When celebrated: March or April (first day of the Chaitra month)
Where celebrated: Andhra Pradesh, Telangana, and Karnataka
Vishu is the New Year day in the Malayalam Calendar of Kerala, worshipping Lord Vishnu and visiting Krishna temples are the prime parts of their Vishu celebration. Vishu signifies the sun’s transition into the first solar month as per the lunisolar calendar. Vishu is a celebration of the spring equinox. While it is known as Vishu in Kerala, the festival is celebrated as Puthandu in Tamil Nadu, Bihu in Assam, Baisakhi in Punjab, and Pahela Baishakh or Poila Baishakh in West Bengal.
When celebrated: Middle of April (first day of Medam)
Where celebrated: Kerala, Tulu Nadu region in Karnataka, Mahé district of Union Territory of Pondicherry, neighboring areas of Tamil Nadu
Onam is the harvest festival of Kerala celebrated during the months of August/September. Traditionally, Onam marks the summer harvest and is celebrated with numerous festivities. The festival is celebrated to honor the home-coming of generous demon king Mahabali, under whose reign there were peaceful times and a golden era for Malayali people.
The festival in its entirety lasts for around 10 days and its concluding tenth day is viewed as Thiru Onam when most of the events and festival traditions are observed amongst Malayali households. Thiru Onam is the day on which the whole family gets together for a vegetarian feast – Onam Sadya. To mark the auspicious day, people offer special prayers and draw flower rangolis called Pookkalam near their doors to welcome Mahabali.

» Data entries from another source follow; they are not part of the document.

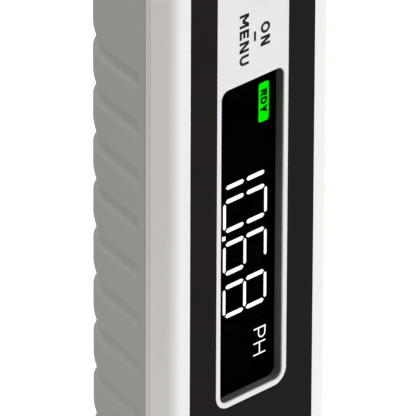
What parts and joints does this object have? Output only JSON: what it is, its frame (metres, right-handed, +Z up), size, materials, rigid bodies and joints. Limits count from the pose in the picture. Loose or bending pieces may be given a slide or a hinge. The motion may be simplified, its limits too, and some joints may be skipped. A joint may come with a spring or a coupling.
{
  "type": "ph meter",
  "caption": "Upright pen pH meter with a recessed display, a power button, ribbed soft side grips, a probe held by a collar nut, and a pull-off storage cap.",
  "frame": {"origin": "centre of the storage cap's flat base, on the probe's axis", "axes": "+Z up the pen towards the battery cap, -Y out of the display, +X to the right of the display"},
  "size_m": [0.0368, 0.026, 0.194],
  "materials": {
    "white_plastic": "satin",
    "pale_grey_plastic": "satin",
    "grey_grip": "fine matt texture",
    "black_rubber": "matt",
    "black_label": "satin",
    "light_label": "satin",
    "dark_grey_plastic": "satin",
    "clear_lens": "clear",
    "lcd_glass": "smooth",
    "white_diffuser": "matt",
    "green_board": "solder mask",
    "black_chip": "matt",
    "tan_ceramic": "fired",
    "bright_metal": "nickel plated",
    "gold_contact": "gold flash",
    "button_plastic": "satin",
    "battery_jacket": "satin",
    "cap_grey_plastic": "satin",
    "collar_plastic": "satin",
    "probe_plastic": "satin",
    "clear_glass": "clear",
    "ceramic_plug": "porous",
    "storage_cap_plastic": "satin",
    "sponge": "open cell"
  },
  "bodies": {
    "casing": {"front_shell": "white_plastic", "rear_shell": "pale_grey_plastic", "rear_grip": "grey_grip", "case_seals": "black_rubber", "label_overlay": "black_label", "label_strip": "light_label", "display_frame": "dark_grey_plastic", "window_lens": "clear_lens", "lcd_panel": "lcd_glass", "lcd_backlight": "white_diffuser", "zebra_strips": "black_rubber", "main_board": "green_board", "processor_chip": "black_chip", "amplifier_chip": "black_chip", "board_passives": "tan_ceramic", "crystal_can": "bright_metal", "button_switch": "black_chip", "board_screws": "bright_metal", "button_seal": "black_rubber", "battery_sleeve": "dark_grey_plastic", "battery": "battery_jacket", "lower_contact": "bright_metal", "probe_socket": "dark_grey_plastic", "socket_contacts": "gold_contact"},
    "power_button": {"power_button": "button_plastic"},
    "battery_cap": {"battery_cap": "cap_grey_plastic", "battery_cap_o_ring": "black_rubber", "cap_contact": "bright_metal"},
    "probe": {"probe_stem": "probe_plastic", "probe_o_ring": "black_rubber", "probe_plug": "gold_contact", "sensor_guard": "probe_plastic", "glass_electrode": "clear_glass", "glass_bulb": "clear_glass", "electrode_wire": "bright_metal", "reference_junction": "ceramic_plug", "temperature_pin": "bright_metal"},
    "collar_nut": {"collar_nut": "collar_plastic"},
    "storage_cap": {"storage_cap": "storage_cap_plastic", "storage_sponge": "sponge", "storage_cap_seal": "black_rubber"}
  },
  "joints": [
    {"name": "button_press", "type": "slide", "parent": "casing", "child": "power_button", "axis": [0, 1, 0], "range_m": [0, 0.0005], "stiffness_N_per_m": 900, "springref_m": -0.0005},
    {"name": "battery_cap_pull", "type": "slide", "parent": "casing", "child": "battery_cap", "axis": [0, 0, 1], "range_m": [0, 0.02]},
    {"name": "probe_pull", "type": "slide", "parent": "casing", "child": "probe", "axis": [0, 0, -1], "range_m": [0, 0.02]},
    {"name": "collar_turn", "type": "hinge", "parent": "probe", "child": "collar_nut", "pos_m": [0, 0, 0.038], "axis": [0, 0, 1], "range_deg": [0, 360]},
    {"name": "storage_cap_pull", "type": "slide", "parent": "probe", "child": "storage_cap", "axis": [0, 0, -1], "range_m": [0, 0.03]}
  ]
}
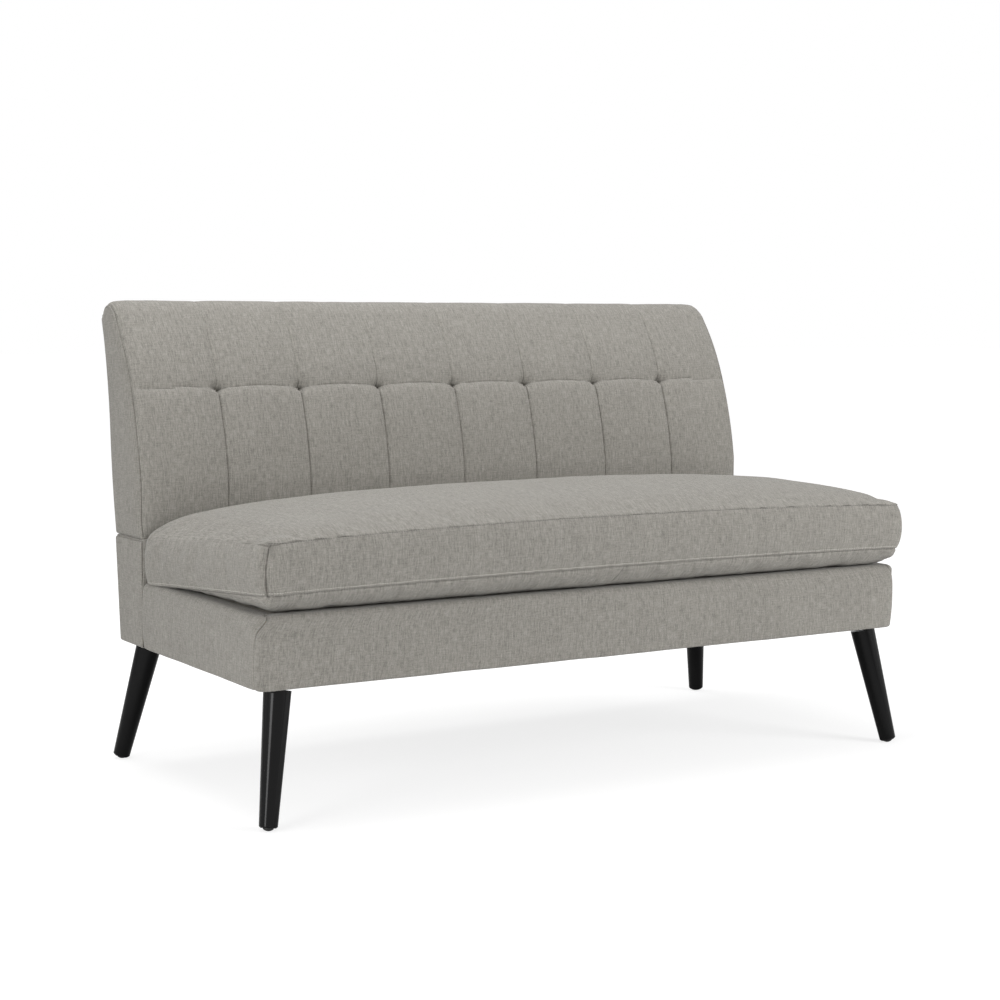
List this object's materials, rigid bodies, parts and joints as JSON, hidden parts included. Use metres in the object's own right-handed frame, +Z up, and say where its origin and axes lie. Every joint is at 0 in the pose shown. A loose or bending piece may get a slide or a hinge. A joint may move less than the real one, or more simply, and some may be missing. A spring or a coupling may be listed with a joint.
{
  "type": "armless two-seat sofa",
  "caption": "Armless upholstered sofa with a loose seat cushion, a tufted leaning backrest on a raised base, and splayed tapered legs.",
  "frame": {"origin": "centre of the bounding box's bottom face, on the floor between the feet", "axes": "+Z up, the seat faces -Y, +X to the right seen from the front"},
  "size_m": [1.3898, 0.7196, 0.8601],
  "materials": {
    "upholstery_fabric": "coarse linen-look weave",
    "deck_fabric": "plain weave",
    "lining_cloth": "thin non-woven",
    "felt": "felt",
    "webbing": "woven elastic",
    "foam": "open-cell foam",
    "frame_wood": "sawn pine and plywood",
    "leg_wood": "black satin lacquer",
    "spring_steel": "drawn wire",
    "zinc_steel": "zinc plated",
    "glide_plastic": "black nylon",
    "toggle_plastic": "moulded",
    "twine": "waxed twine",
    "zipper_tape": "coil zipper on tape"
  },
  "bodies": {
    "base": {"dust_cover": "lining_cloth", "front_rail": "frame_wood", "end_rails": "frame_wood", "rear_rail": "frame_wood", "centre_stretcher": "frame_wood", "spring_cleat": "frame_wood", "corner_blocks": "frame_wood", "riser_posts": "frame_wood", "riser_front_rail": "frame_wood", "riser_rear_rail": "frame_wood", "riser_top_rail": "frame_wood", "front_padding": "foam", "side_paddings": "foam", "seat_springs": "spring_steel", "spring_clips": "zinc_steel", "spring_insulator": "felt", "deck_foam": "foam", "deck_cloth": "deck_fabric", "front_cover": "upholstery_fabric", "left_side_cover": "upholstery_fabric", "right_side_cover": "upholstery_fabric", "riser_side_covers": "upholstery_fabric", "riser_top_cover": "upholstery_fabric", "rear_cover": "upholstery_fabric", "leg_plates": "zinc_steel", "leg_plate_screws": "zinc_steel", "interlock_sockets": "zinc_steel", "socket_screws": "zinc_steel"},
    "seat_cushion": {"cushion_top_cover": "upholstery_fabric", "cushion_band": "upholstery_fabric", "cushion_zipper": "zipper_tape", "cushion_bottom_cover": "upholstery_fabric", "cushion_foam": "foam"},
    "backrest": {"interlock_tongues": "zinc_steel", "tongue_screws": "zinc_steel", "back_stiles": "frame_wood", "back_mid_rail": "frame_wood", "back_top_rail": "frame_wood", "back_bottom_rail": "frame_wood", "back_stretchers": "frame_wood", "back_webbing": "webbing", "back_foam": "foam", "tufting_twines": "twine", "tufting_toggles": "toggle_plastic", "back_front_cover": "upholstery_fabric", "back_side_covers": "upholstery_fabric", "back_rear_cover": "upholstery_fabric", "back_bottom_cover": "upholstery_fabric"},
    "front_left_leg_assembly": {"front_left_leg": "leg_wood", "front_left_hanger_bolt": "zinc_steel", "front_left_glide": "glide_plastic"},
    "front_right_leg_assembly": {"front_right_leg": "leg_wood", "front_right_hanger_bolt": "zinc_steel", "front_right_glide": "glide_plastic"},
    "rear_left_leg_assembly": {"rear_left_leg": "leg_wood", "rear_left_hanger_bolt": "zinc_steel", "rear_left_glide": "glide_plastic"},
    "rear_right_leg_assembly": {"rear_right_leg": "leg_wood", "rear_right_hanger_bolt": "zinc_steel", "rear_right_glide": "glide_plastic"}
  },
  "joints": [
    {"name": "cushion_lift", "type": "slide", "parent": "base", "child": "seat_cushion", "axis": [0, -0.5, 0.866], "range_m": [0, 0.3]},
    {"name": "backrest_lift", "type": "slide", "parent": "base", "child": "backrest", "axis": [0, 0, 1], "range_m": [0, 0.11]},
    {"name": "front_left_leg_removal", "type": "slide", "parent": "base", "child": "front_left_leg_assembly", "axis": [-0.1648, -0.1804, -0.9697], "range_m": [0, 0.042]},
    {"name": "front_right_leg_removal", "type": "slide", "parent": "base", "child": "front_right_leg_assembly", "axis": [0.1648, -0.1804, -0.9697], "range_m": [0, 0.042]},
    {"name": "rear_left_leg_removal", "type": "slide", "parent": "base", "child": "rear_left_leg_assembly", "axis": [-0.1851, 0.1918, -0.9638], "range_m": [0, 0.042]},
    {"name": "rear_right_leg_removal", "type": "slide", "parent": "base", "child": "rear_right_leg_assembly", "axis": [0.1851, 0.1918, -0.9638], "range_m": [0, 0.042]}
  ]
}
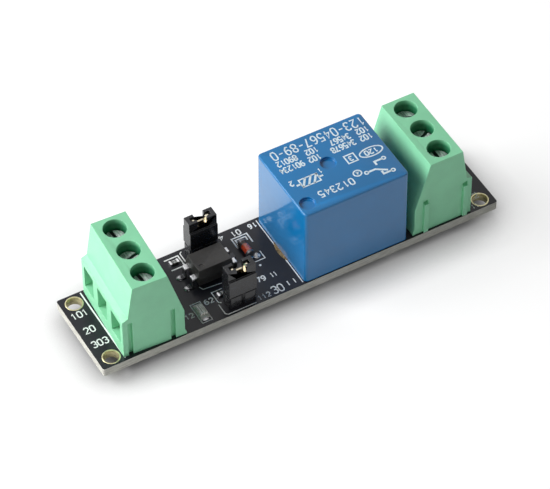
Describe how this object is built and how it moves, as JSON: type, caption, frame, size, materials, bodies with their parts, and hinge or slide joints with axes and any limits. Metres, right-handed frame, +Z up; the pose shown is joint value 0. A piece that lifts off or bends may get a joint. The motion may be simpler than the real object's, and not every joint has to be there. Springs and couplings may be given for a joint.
{
  "type": "relay module board",
  "caption": "Narrow circuit board that carries a cube relay, jumpers and a screw terminal block at each end.",
  "frame": {"origin": "under the middle of the board, on the surface that the trimmed leads stand on", "axes": "+X along the board from the input block to the output block, +Y across it, +Z up"},
  "size_m": [0.0724, 0.0164, 0.0189],
  "materials": {
    "black_board": "satin solder mask over glass laminate",
    "solder": "bright solder",
    "green_plastic": "satin moulded plastic",
    "screw_steel": "bright zinc plate",
    "clamp_steel": "zinc plate",
    "tinned_strip": "tinned strip",
    "blue_plastic": "gloss moulded plastic",
    "dark_blue_plastic": "moulded plastic",
    "cream_plastic": "moulded plastic",
    "copper_wire": "enamelled copper wire",
    "soft_iron": "plated soft iron",
    "contact_alloy": "bright copper alloy",
    "chip_plastic": "moulded epoxy",
    "tinned_lead": "tin plate",
    "red_glass": "tinted glass",
    "black_plastic": "moulded plastic",
    "gold_pin": "gold flash",
    "white_laminate": "white laminate",
    "clear_lens": "clear resin"
  },
  "bodies": {
    "board": {"circuit_board": "black_board", "terminal_solder_joints": "solder", "relay_solder_joints": "solder", "header_solder_joints": "solder", "input_terminal_housing": "green_plastic", "output_terminal_housing": "green_plastic", "input_contact_1": "tinned_strip", "input_contact_2": "tinned_strip", "input_contact_3": "tinned_strip", "output_contact_1": "tinned_strip", "output_contact_2": "tinned_strip", "output_contact_3": "tinned_strip", "relay_cover": "blue_plastic", "relay_base": "dark_blue_plastic", "relay_bobbin": "cream_plastic", "relay_winding": "copper_wire", "relay_core": "soft_iron", "relay_yoke": "soft_iron", "relay_common_pin": "tinned_strip", "relay_open_contact": "contact_alloy", "relay_closed_contact": "contact_alloy", "relay_coil_pin_1": "tinned_strip", "relay_coil_pin_2": "tinned_strip", "optocoupler_body": "chip_plastic", "optocoupler_leads": "tinned_lead", "diode_glass": "red_glass", "diode_caps": "tinned_lead", "back_header_base": "black_plastic", "back_header_pins": "gold_pin", "back_jumper_cap": "black_plastic", "back_jumper_contact": "gold_pin", "front_header_base": "black_plastic", "front_header_pins": "gold_pin", "front_jumper_cap": "black_plastic", "front_jumper_contact": "gold_pin", "led_body": "white_laminate", "led_lens": "clear_lens", "resistor_bodies": "chip_plastic", "resistor_ends": "tinned_lead", "transistor_body": "chip_plastic", "transistor_leads": "tinned_lead"},
    "input_screw_1": {"input_screw_1": "screw_steel"},
    "input_clamp_1": {"input_clamp_1": "clamp_steel"},
    "input_screw_2": {"input_screw_2": "screw_steel"},
    "input_clamp_2": {"input_clamp_2": "clamp_steel"},
    "input_screw_3": {"input_screw_3": "screw_steel"},
    "input_clamp_3": {"input_clamp_3": "clamp_steel"},
    "output_screw_1": {"output_screw_1": "screw_steel"},
    "output_clamp_1": {"output_clamp_1": "clamp_steel"},
    "output_screw_2": {"output_screw_2": "screw_steel"},
    "output_clamp_2": {"output_clamp_2": "clamp_steel"},
    "output_screw_3": {"output_screw_3": "screw_steel"},
    "output_clamp_3": {"output_clamp_3": "clamp_steel"},
    "armature": {"relay_armature": "soft_iron", "relay_contact_spring": "contact_alloy"}
  },
  "joints": [
    {"name": "input_screw_1_turn", "type": "hinge", "parent": "board", "child": "input_screw_1", "pos_m": [-0.0271, -0.00512, 0.01485], "axis": [0, 0, -1], "range_deg": [0, 1980]},
    {"name": "input_clamp_1_rise", "type": "slide", "parent": "board", "child": "input_clamp_1", "axis": [0, 0, 1], "range_m": [0, 0.00275]},
    {"name": "input_screw_2_turn", "type": "hinge", "parent": "board", "child": "input_screw_2", "pos_m": [-0.02685, -0.00005, 0.01485], "axis": [0, 0, -1], "range_deg": [0, 1980]},
    {"name": "input_clamp_2_rise", "type": "slide", "parent": "board", "child": "input_clamp_2", "axis": [0, 0, 1], "range_m": [0, 0.00275]},
    {"name": "input_screw_3_turn", "type": "hinge", "parent": "board", "child": "input_screw_3", "pos_m": [-0.0266, 0.00502, 0.01485], "axis": [0, 0, -1], "range_deg": [0, 1980]},
    {"name": "input_clamp_3_rise", "type": "slide", "parent": "board", "child": "input_clamp_3", "axis": [0, 0, 1], "range_m": [0, 0.00275]},
    {"name": "output_screw_1_turn", "type": "hinge", "parent": "board", "child": "output_screw_1", "pos_m": [0.0262, 0.00493, 0.01485], "axis": [0, 0, -1], "range_deg": [0, 1980]},
    {"name": "output_clamp_1_rise", "type": "slide", "parent": "board", "child": "output_clamp_1", "axis": [0, 0, 1], "range_m": [0, 0.00275]},
    {"name": "output_screw_2_turn", "type": "hinge", "parent": "board", "child": "output_screw_2", "pos_m": [0.0262, -0.00015, 0.01485], "axis": [0, 0, -1], "range_deg": [0, 1980]},
    {"name": "output_clamp_2_rise", "type": "slide", "parent": "board", "child": "output_clamp_2", "axis": [0, 0, 1], "range_m": [0, 0.00275]},
    {"name": "output_screw_3_turn", "type": "hinge", "parent": "board", "child": "output_screw_3", "pos_m": [0.0262, -0.00523, 0.01485], "axis": [0, 0, -1], "range_deg": [0, 1980]},
    {"name": "output_clamp_3_rise", "type": "slide", "parent": "board", "child": "output_clamp_3", "axis": [0, 0, 1], "range_m": [0, 0.00275]},
    {"name": "relay_armature_swing", "type": "hinge", "parent": "board", "child": "armature", "pos_m": [0.00325, -0.00018, 0.01433], "axis": [0, 1, 0], "range_deg": [0, 3.5], "stiffness_Nm_per_rad": 0.004, "springref_deg": -11.46}
  ],
  "couplings": [
    {"joint": "input_screw_1_turn", "follows": "input_clamp_1_rise", "rad_per_m": 12566},
    {"joint": "input_screw_2_turn", "follows": "input_clamp_2_rise", "rad_per_m": 12566},
    {"joint": "input_screw_3_turn", "follows": "input_clamp_3_rise", "rad_per_m": 12566},
    {"joint": "output_screw_1_turn", "follows": "output_clamp_1_rise", "rad_per_m": 12566},
    {"joint": "output_screw_2_turn", "follows": "output_clamp_2_rise", "rad_per_m": 12566},
    {"joint": "output_screw_3_turn", "follows": "output_clamp_3_rise", "rad_per_m": 12566}
  ]
}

When celebrated: August or September
Where celebrated: Kerala
Agera is the harvest festival of the Roman Catholic community of Mumbai celebrated on the first Sunday in October. It is also called ‘Thanksgiving Sunday’ and is held when the grain would be ready for harvest and lasted for five days. This Festival was celebrated by East Indian families all over Mumbai.
The festival is celebrated with the priest of a community going down to the fields to bless the newly harvested crop and giving thanks to God, along with the farmers and villagers. After the prayer, the people would celebrate the day with singing, dancing, and food.